Las revelaciones del " informe secreto " de Jruschev y las sublevaciones de los proletarios e intelectuales húngaros y polacos contra el sistema estaliniano destruyeron de golpe esa representación confortable y optimista. Y sobre sus ruinas se alzaron inquietantes signos de interrogación. Entre ellos, uno que englobaba todos los demás : ¿ Qué marxismo era el nuestro -en su doble vertiente teórica y práctica- que en lugar de servirnos para descifrar la realidad nos la ocultaba y mistificaba ? En mi caso, la respuesta a este interrogante capital fue abriéndose paso a través de un largo y penoso ajuste de cuentas con veinticinco años de educación estaliniana, y de sucesivos conflictos en el seno de la dirección del Partido Comunista de España (a la cual pertenecía desde 1947). Junto con Federico Sánchez [Jorge Semprún] -el más joven de la dirección, cuya evolución había sido similar a la mía- fui expulsado del partido en 1965. Como según la sabiduría popular no hay mal que por bien no venga, este inevitable acontecimiento me dejó tiempo libre y libertad de espíritu para darme hasta el fin, en el límite de mis conocimientos y experiencias, la respuesta que buscaba al interrogante más arriba formulado. Tal es el origen de este libro.

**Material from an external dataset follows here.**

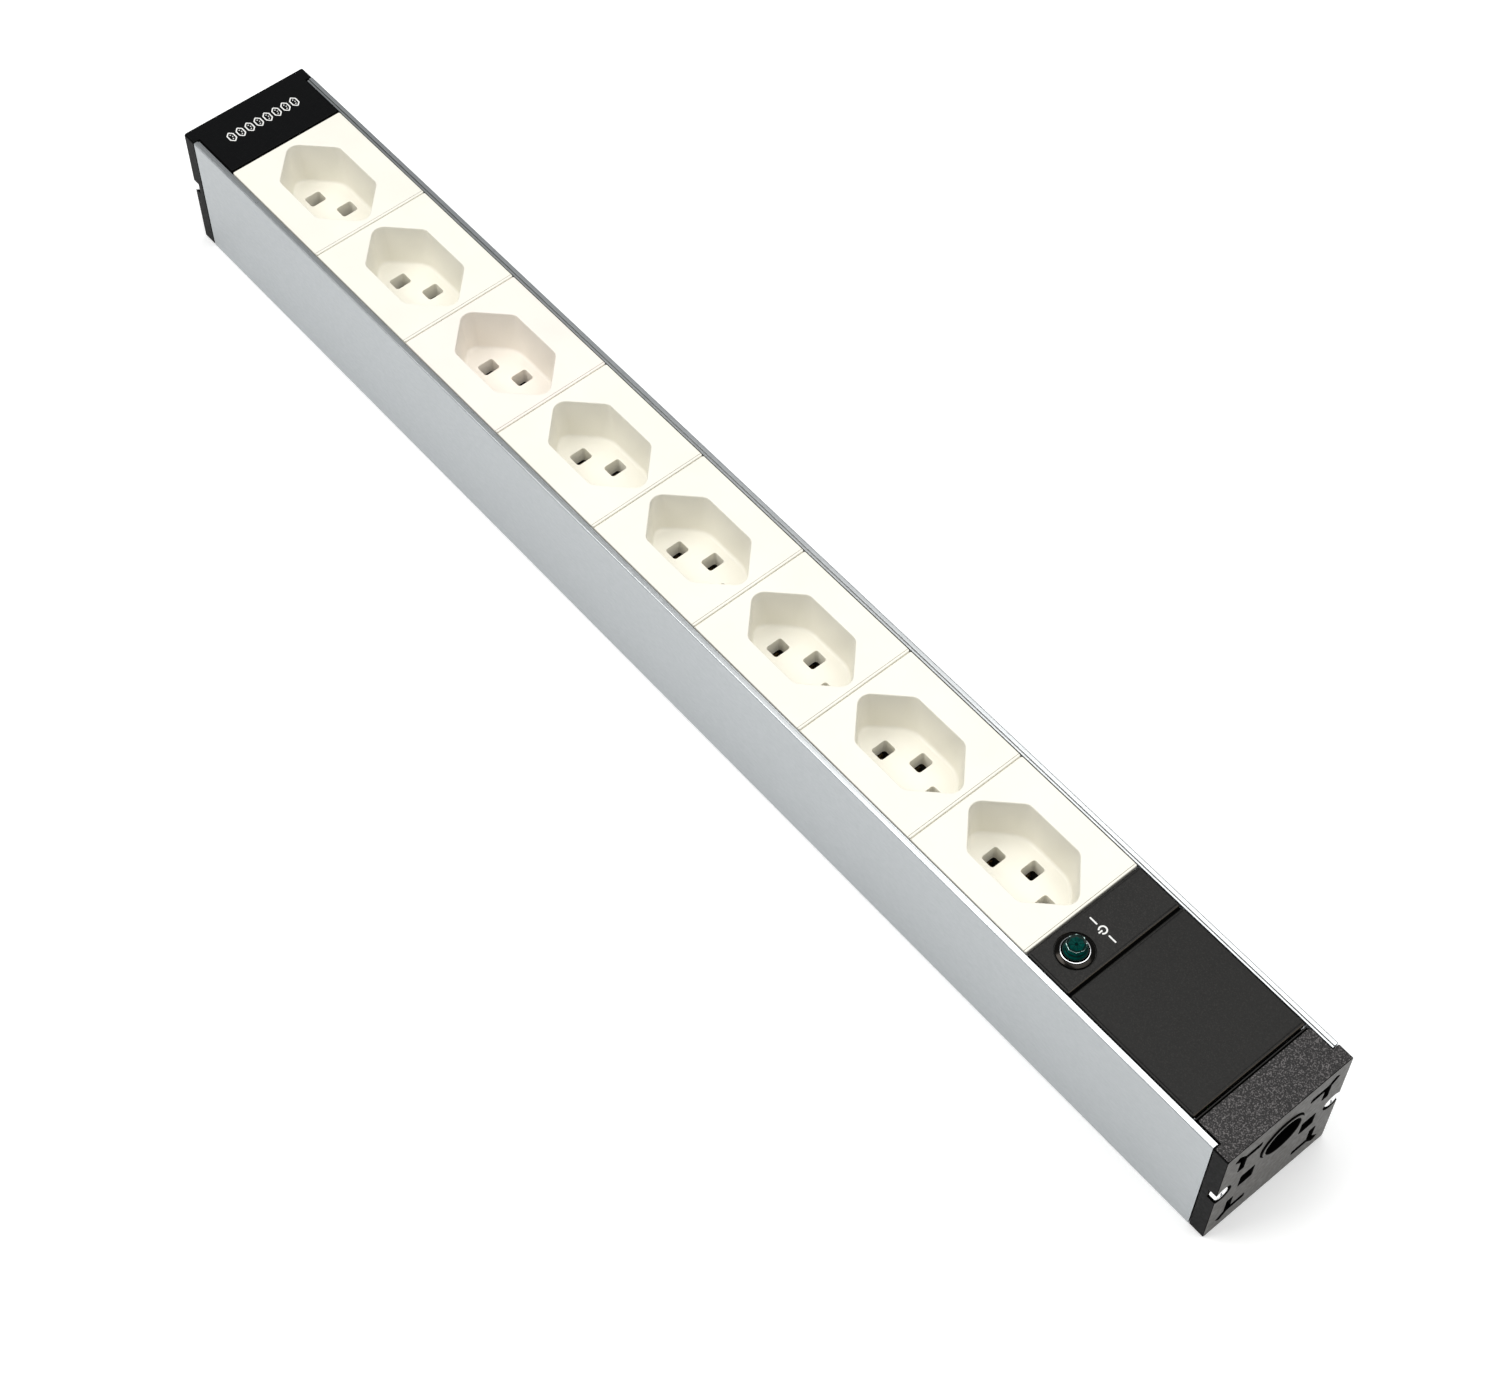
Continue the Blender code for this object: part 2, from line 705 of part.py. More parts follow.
def contact_rail(name, pin, strip, z):
    """A stamped strip with a tab and a pair of upright spring leaves under each socket's pin hole."""
    pin_x, pin_y = pin
    centres = [X_SOCKETS + (number + 0.5) * PITCH + pin_x for number in range(SOCKETS)]
    half = LEAF_GAP / 2 + LEAF_THICK
    half_leaf = LEAF_WIDTH / 2
    half_thick, half_tab = RAIL_THICK / 2, RAIL_THICK / 2 - 0.1 * MM
    past = 1.0 * MM
    low = (centres[0] - half - past, strip[0], z - half_thick)
    rail = box(name, low, (RAIL_END, strip[1], z + half_thick), BRASS)
    tab_low = min(pin_y - half_leaf, strip[0] + past)
    tab_high = max(pin_y + half_leaf, strip[1] - past)
    if tab_low < strip[0] or tab_high > strip[1]:
        tabs = [
            ((x - half, tab_low, z - half_tab), (x + half, tab_high, z + half_tab)) for x in centres
        ]
        join(rail, boxes(name + "_tabs", tabs, None))
    inset = 0.1 * MM
    leaves = []
    for x in centres:
        for side in (1, -1):
            edges = sorted((x + side * LEAF_GAP / 2, x + side * (half - inset)))
            low = (edges[0], pin_y - half_leaf + inset, z - inset)
            high = (edges[1], pin_y + half_leaf - inset, LEAF_TOP)
            leaves.append((low, high))
    join(rail, boxes(name + "_leaves", leaves, None))


def build_rails():
    pins = pin_places()
    contact_rail("line_contact_rail", pins["line"], LINE_STRIP, LIVE_RAIL_Z)
    contact_rail("neutral_contact_rail", pins["neutral"], NEUTRAL_STRIP, LIVE_RAIL_Z)
    contact_rail("earth_contact_rail", pins["earth"], EARTH_STRIP, EARTH_RAIL_Z)
    liner_low = (X_CLOSED + FLANGE + 3.0 * MM, -17.0 * MM, FLOOR + GAP)
    liner_high = (BLOCK_X + BLOCK_HALF_X + 2.0 * MM, 17.0 * MM, 4.3 * MM)
    box("insulating_liner", liner_low, liner_high, FIBRE)


# ------------------------------------------------------------ cover plates


def cover_plate(name, low_x, high_x):
    outline = rectangle((low_x, -PLATE_HALF_Y), (high_x, PLATE_HALF_Y), 0.6 * MM, 2)
    plate = extruded(name, [outline], PLATE_THICK, BLACK, (0, 0, PLATE_TOP - PLATE_THICK / 2))
    short = 5.0 * MM
    join(plate, clip_skirts(name + "_skirts", high_x - low_x - short, (low_x + high_x) / 2))
    return plate


def build_covers():
    high_x = X_LAMP + 15.1 * MM
    lamp_plate = cover_plate("lamp_plate", X_LAMP + GAP, high_x)
    join(lamp_plate, groove_tongue("lamp_plate_tongue", high_x - 1.0 * MM, high_x + 0.6 * MM))
    cover_plate("blank_plate", X_BLANK + 0.4 * MM, X_BLANK + 43.2 * MM)
    lamp_place = (LAMP_X, LAMP_Y)
    past = 1.0 * MM
    seat = extruded(
        "lamp_seat",
        [circle(lamp_place, LAMP_SEAT_RADIUS)],
        2 * past,
        None,
        (0, 0, PLATE_TOP - LAMP_SEAT_DEPTH + past),
        collection=CUTTERS,
    )
    hole = extruded(
        "lamp_hole",
        [circle(lamp_place, LAMP_HOLE_RADIUS)],
        PLATE_THICK + 2 * past,
        None,
        (0, 0, PLATE_TOP - PLATE_THICK / 2),
        collection=CUTTERS,
    )
    cut(lamp_plate, seat)
    cut(lamp_plate, hole)


# -------------------------------------------------------------- pilot lamp


def build_lamp():
    """Heights are measured from the cover plates' top."""
    place = (LAMP_X, LAMP_Y, PLATE_TOP)
    collar = turned(
        "lamp_collar",
        [
            (4.15 * MM, 0.8 * MM),
            (5.15 * MM, 0.05 * MM),
            (5.15 * MM, -0.2 * MM),
            (3.6 * MM, -0.2 * MM),
            (3.6 * MM, -10.0 * MM),
            (2.9 * MM, -10.0 * MM),
            (2.9 * MM, 0.8 * MM),
        ],
        CHROME,
        place,
    )
    lens = turned(
        "lamp_lens",
        [
            (0, 4.0 * MM),
            (2.5 * MM, 4.0 * MM),
            (2.8 * MM, 3.7 * MM),
            (2.8 * MM, 2.5 * MM),
            (3.5 * MM, 2.0 * MM),
            (3.5 * MM, 1.1 * MM),
            (2.6 * MM, 1.1 * MM),
            (2.6 * MM, -6.5 * MM),
            (0, -6.5 * MM),
        ],
        GREEN,
        place,
    )
    body = turned(
        "lamp_body",
        [
            (0, -6.8 * MM),
            (2.5 * MM, -6.8 * MM),
            (2.5 * MM, -10.4 * MM),
            (3.3 * MM, -10.4 * MM),
            (3.3 * MM, -LAMP_LENGTH),
            (0, -LAMP_LENGTH),
        ],
        IVORY,
        place,
    )
    for piece in (collar, lens, body):
        smooth(piece)
    nut_height = 2.6 * MM
    nut_z = PLATE_BOTTOM - GAP - nut_height / 2
    nut = extruded(
        "lamp_nut",
        [circle((0, 0), 5.6 * MM, 6), circle((0, 0), LAMP_HOLE_RADIUS)],
        nut_height,
        STEEL,
        (LAMP_X, LAMP_Y, nut_z),
    )
    smooth(nut)


# ------------------------------------------------------ supply connections


def build_terminal_block():
    half_y, bottom, top = 13.0 * MM, 4.6 * MM, 18.6 * MM
    low = (BLOCK_X - BLOCK_HALF_X, -half_y, bottom)
    high = (BLOCK_X + BLOCK_HALF_X, half_y, top)
    block = box("terminal_block", low, high, IVORY)
    ways = extruded(
        "pole_ways",
        [circle((y, POLE_Z), 2.0 * MM, 12) for y in POLES_Y],
        BLOCK_HALF_X * 3,
        None,
        (BLOCK_X, 0, 0),
        ACROSS,
        CUTTERS,
    )
    well_depth = 9.0 * MM
    wells = extruded(
        "screw_wells",
        [circle((BLOCK_X, y), 2.3 * MM, 12) for y in POLES_Y],
        well_depth,
        None,
        (0, 0, top + 1 * MM - well_depth / 2),
        collection=CUTTERS,
    )
    cut(block, ways)
    cut(block, wells)
    head = [
        (0, 0),
        (1.7 * MM, 0),
        (2.0 * MM, -0.3 * MM),
        (2.0 * MM, -5.0 * MM),
        (0, -5.0 * MM),
    ]
    for pole, y in zip(("line", "earth", "neutral"), POLES_Y):
        name = f"terminal_screw_{pole}"
        place = (BLOCK_X, y, 17.5 * MM)
        screw = turned(name, head, STEEL, place, steps=16)
        slot_low = (BLOCK_X - 2.5 * MM, y - 0.3 * MM, place[2] - 0.8 * MM)
        slot_high = (BLOCK_X + 2.5 * MM, y + 0.3 * MM, place[2] + 1.0 * MM)
        cut(screw, box(name + "_slot", slot_low, slot_high, None, CUTTERS))


def build_earth_bond():
    """A ring lug screwed to the channel's floor."""
    x, y = EARTH_SCREW_X, EARTH_SCREW_Y
    thick = 0.8 * MM
    tongue = 1.4 * MM
    tip_y = y - 8.0 * MM
    turn = math.degrees(math.acos(tongue / (3.8 * MM)))
    ring = arc((x, y), 3.8 * MM, -turn, 180 + turn, 20)
    outline = [*ring, (x - tongue, tip_y), (x + tongue, tip_y)]
    lug_z = FLOOR + GAP + thick / 2
    hole = circle((x, y), EARTH_SCREW_HOLE, 16)
    lug = extruded("earth_lug", [outline, hole], thick, STEEL, (0, 0, lug_z))
    smooth(lug)
    top = lug_z + thick / 2 + GAP
    screw = turned(
        "earth_screw",
        [
            (0, 2.2 * MM),
            (2.4 * MM, 2.0 * MM),
            (3.4 * MM, 1.2 * MM),
            (3.4 * MM, 0),
            (1.7 * MM, 0),
            (1.7 * MM, -2.9 * MM),
            (0, -2.9 * MM),
        ],
        STEEL,
        (x, y, top),
        steps=16,
    )
    smooth(screw)
    slot_low = (x - 4 * MM, y - 0.4 * MM, top + 1.3 * MM)
    slot_high = (x + 4 * MM, y + 0.4 * MM, top + 3.0 * MM)
    cut(screw, box("earth_screw_slot", slot_low, slot_high, None, CUTTERS))


def build_wires():
    radius, thin = 1.2 * MM, 0.6 * MM
    start = RAIL_END + GAP
    mouth = BLOCK_X - BLOCK_HALF_X
    inside = mouth + 6.0 * MM
    runs = (
        ("line_wire", -4.5 * MM, LIVE_RAIL_Z, POLES_Y[0], BROWN_WIRE),
        ("earth_wire", 5.0 * MM, EARTH_RAIL_Z + 0.5 * MM, POLES_Y[1], EARTH_WIRE),
        ("neutral_wire", 9.5 * MM, LIVE_RAIL_Z, POLES_Y[2], BLUE_WIRE),
    )
    for name, y, z, pole_y, colour in runs:
        route = [
            (start, y, z),
            (start + 4 * MM, y, z),
            (start + 9 * MM, y * 0.7 + pole_y * 0.3, z * 0.7 + POLE_Z * 0.3),
            (mouth - 6 * MM, pole_y, POLE_Z),
            (inside, pole_y, POLE_Z),
        ]
        wire(name, route, radius, colour)
    lamp_bottom = PLATE_TOP - LAMP_LENGTH - GAP
    tail_top = LIVE_RAIL_Z + RAIL_THICK / 2 + GAP
    tail_x = RAIL_END - 1.2 * MM
    leads = (("line", -4.5 * MM, -1.6 * MM, BROWN_WIRE), ("neutral", 9.5 * MM, 1.6 * MM, BLUE_WIRE))
    for pole, y, shift, colour in leads:
        from_y = LAMP_Y + shift
        route = [
            (LAMP_X, from_y, lamp_bottom),
            (LAMP_X, from_y, lamp_bottom - 3 * MM),
            ((LAMP_X + tail_x) / 2, (from_y + y) / 2, 15.5 * MM),
            (tail_x, y, tail_top + 4 * MM),
            (tail_x, y, tail_top),
        ]
        wire(f"lamp_lead_{pole}", route, thin, colour)
    lug_tip = EARTH_SCREW_Y - 8.0 * MM - GAP
    bond = [
        (EARTH_SCREW_X, lug_tip, 5.0 * MM),
        (EARTH_SCREW_X, lug_tip - 2.5 * MM, 5.4 * MM),
        (EARTH_SCREW_X - 2.5 * MM, 0.2 * MM, 8.6 * MM),
        (BLOCK_X + BLOCK_HALF_X, 0, POLE_Z),
        (BLOCK_X + BLOCK_HALF_X - 4 * MM, 0, POLE_Z),
    ]
    wire("earth_bond_wire", bond, radius, EARTH_WIRE)


build_channel()
build_end_caps()
build_end_cap_screws()
build_sockets()
build_rails()
build_covers()
build_lamp()
build_terminal_block()
build_earth_bond()
build_wires()
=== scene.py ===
import math

import bmesh
import bpy
from mathutils import Matrix, Vector


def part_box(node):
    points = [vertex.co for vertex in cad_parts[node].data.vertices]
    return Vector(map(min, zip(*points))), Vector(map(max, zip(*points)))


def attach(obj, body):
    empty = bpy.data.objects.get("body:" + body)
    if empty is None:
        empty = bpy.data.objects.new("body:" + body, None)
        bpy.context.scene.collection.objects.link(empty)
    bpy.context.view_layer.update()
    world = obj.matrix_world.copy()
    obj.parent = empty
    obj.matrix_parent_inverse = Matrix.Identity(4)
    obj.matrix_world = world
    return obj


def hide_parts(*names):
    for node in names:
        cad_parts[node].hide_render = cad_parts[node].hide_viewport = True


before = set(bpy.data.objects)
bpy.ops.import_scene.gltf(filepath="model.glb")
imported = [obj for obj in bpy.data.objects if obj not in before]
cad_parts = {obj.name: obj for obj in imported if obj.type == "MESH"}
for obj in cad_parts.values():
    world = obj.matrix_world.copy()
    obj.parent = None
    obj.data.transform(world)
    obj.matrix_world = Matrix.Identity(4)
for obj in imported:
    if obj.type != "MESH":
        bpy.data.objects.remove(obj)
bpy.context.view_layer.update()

MM = 0.001
STRIP = "strip"

# Levels and outlines that the CAD boxes do not give
PLATE_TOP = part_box("blank_plate")[1].z
PLATE_BOTTOM = PLATE_TOP - 1.8 * MM
PLATE_HALF_Y = 19.7 * MM
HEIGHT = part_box("end_cap_cable")[1].z
HALF_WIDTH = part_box("end_cap_cable")[1].y
LEDGE_TOP, LEDGE_BOTTOM, LEDGE_INNER = 42.7 * MM, 41.5 * MM, 18.6 * MM
WALL_INNER = 20.0 * MM
STEP_DEPTH = 0.4 * MM
CHANNEL_FLOOR = 3.0 * MM
PORT_Y, PORT_Z = 19.6 * MM, 23.2 * MM
PORT_RADIUS, PORT_OUTER = 1.25 * MM, 2.1 * MM
FLANGE = 4.9 * MM
TONGUE = {"lamp": 0.6 * MM, "cable": 1.1 * MM}
RECESS_DEPTH = 15.0 * MM
RECESS_FLOOR = PLATE_TOP - RECESS_DEPTH
PIN_X, EARTH_PIN_Y = 9.5 * MM, 5.0 * MM
CUP_BOTTOM = 24.3 * MM
CUP_WALL = 1.5 * MM
NOTCH_DEPTH = 2.6 * MM
SOCKETS = 8
WELD = 1e-6


# ---------------------------------------------------------------- outlines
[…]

En el curso de la investigación emprendida llegué a una conclusión que inicialmente no era evidente para mí: el movimiento comunista -el partido estaliniano, tanto en sus dimensiones nacionales como internacionales, lo mismo en el ejercicio del poder que como instrumento de lucha por el poder- había entrado en los años cincuenta en una crisis general, irreversible. Y por su propia naturaleza no tiene posibilidad de autotransformarse, de " negarse " en el sentido hegeliano. Lo que no excluye, naturalmente, que fracciones más o menos importantes de ese movimiento contribuyan a crear la nueva vanguardia revolucionaria marxista, cuya necesidad en los tiempos que corren ofrece pocas dudas. Es preciso distinguir entre la subjetividad revolucionaria de innumerables comunistas y el sistema ideológico-organizacional que la esteriliza.
Digo nueva vanguardia revolucionaria marxista, porque a mi juicio -el trabajo sobre el tema de este libro disipó las dudas que me habían asaltado al respecto- lo que ha fracasado históricamente no es el marxismo, sino determinada dogmatización y perversión del pensamiento marxiano. Su esencia crítica-revolucionaria, no pocas de sus principales concepciones y tesis, siguen vivas, actuales. A condición, claro está, de que nos decidamos resueltamente a situar Marx en su tiempo histórico, y a continuarlo de acuerdo con el nuestro. O en otros términos : a considerar y utilizar el marxismo de manera marxista. Lo que implica, entre otras cosas, no perder de vista que en la propia función que desempeña de ideología del movimiento revolucionario existen las premisas de su dogmatización y perversión. Por algo la estaliniana no ha sido la primera, y quién sabe si será la última, de esas deformaciones. Mi investigación de la crisis del movimiento comunista es un intento de utilizar el marxismo, así concebido, para la crítica del marxismo mismo, tanto en sus formas muertas como vivas.
El problema que abordo es tan vasto y complejo que su esclarecimiento sólo puede resultar de múltiples contribuciones en todas las ramas de las ciencias sociales. No pocas existen ya, pero el grueso de la tarea está por delante. La mía es una contribución más, circunscrita en lo esencial a la esfera política. No es una historia del movimiento, sino un análisis de los principales factores y procesos que han determinado su crisis. Lo que acentúa, indudablemente, su aspecto "negativo". Pero si esta negatividad ayuda en algo a desbrozar el camino hacia nuevas formas del movimiento revolucionario, liberadas en la medida de lo posible de los mitos, las ataduras y los errores del pasado, será -como es mi intención- una negatividad dialéctica, marxista.
No hace falta decir que este libro no es sólo una crítica del movimiento comunista sino una autocrítica del autor. Pero este último aspecto no tiene la más mínima importancia.